Entre essas e muitas outras perguntas, fomos costurando o sumário do livro. Beatriz já trazia respostas a essas questões em seu manuscrito, mas elas estavam ainda dispersas entre páginas que haviam sido redigidas nos turbulentos intervalos das sessões de químio e rádio, em momentos de desabafo ou de agitada inspiração. A edição era a hora de acolher as palavras da escritora e captar seus sentidos, para então refinar sua ordem, coerência e concisão.
Aparar as pontas
“Para ser um romancista, você tem que fazer escolhas. Tem que moldar e esculpir”, explicou o célebre editor Max Perkins ao escritor Thomas Wolfe em uma cena de O mestre dos gênios, filme de 2016. Essa foi a proposta apresentada a Beatriz: juntas, iríamos fazer escolhas, moldar e esculpir seu manuscrito.
Naquele original de longas páginas, era preciso tomar decisões: aparar frases, parágrafos, capítulos. Moldar e esculpir viriam em seguida: realocar trechos, uniformizar o estilo, burilar escolhas vocabulares.
O manuscrito continha um capítulo dedicado à perda dos cabelos – a maior dor depois do diagnóstico, frisou a autora, por isso um capítulo inteiro só para ele –, mas ainda assim o tema das madeixas insistia em aparecer em outros momentos do livro.
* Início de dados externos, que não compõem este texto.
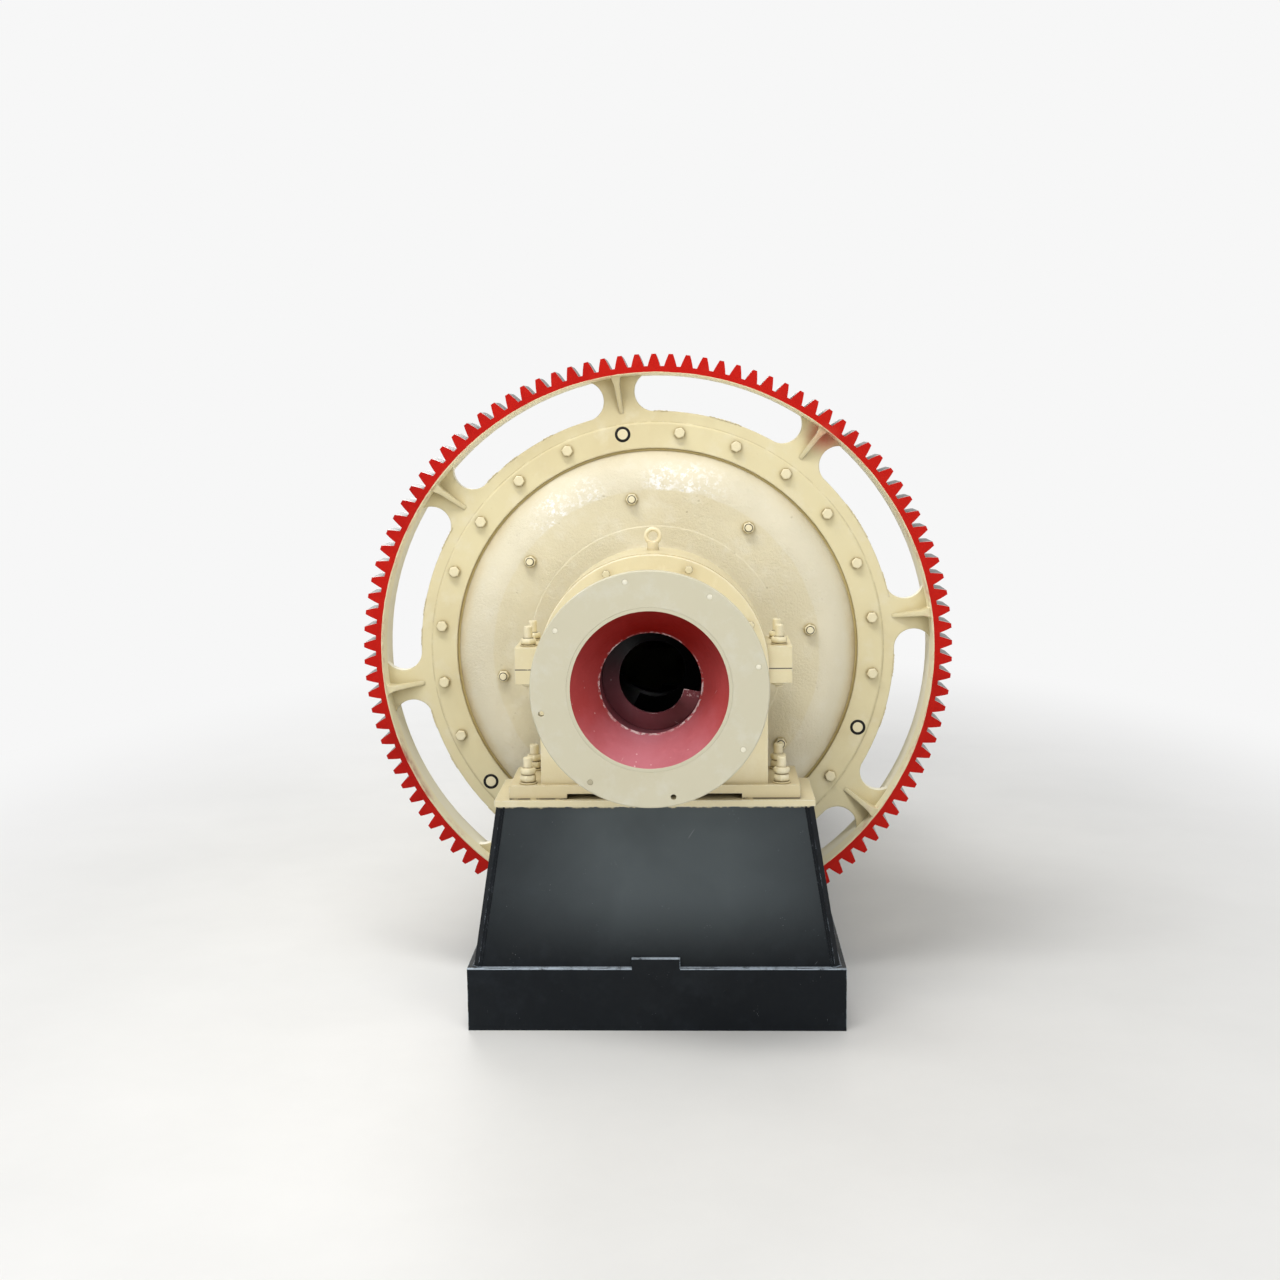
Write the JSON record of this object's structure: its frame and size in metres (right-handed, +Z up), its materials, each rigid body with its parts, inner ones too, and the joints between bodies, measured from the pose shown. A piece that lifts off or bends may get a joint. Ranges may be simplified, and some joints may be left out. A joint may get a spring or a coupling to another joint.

Do ponto de vista editorial, não ficava legal ter tantos fios indomados ao longo da obra. Com sugestões de corte e reorganização, remodelamos o capítulo e decidimos que ele seria o primeiro: era preciso dar a ele seu merecido destaque. E os demais capítulos ficariam livres para cuidar de seus temas sem digressões capilares.
SINOPSE DO LIVRO
O diagnóstico de câncer de mama abala nossa feminilidade, nossa autoestima, nossas crenças. Mas, ao mesmo tempo, nos convida a uma bela jornada de transformação e renascimento. Nesta obra, Beatriz Falcão nos conta como descobriu, encarou e superou o câncer que a atingiu aos 28 anos. E é como uma boa amiga do peito que ela nos oferece palavras de alento, dicas de enfrentamento, verdades que vêm do coração e nos ajudam a nos sentir fortes, guerreiras e blindadas.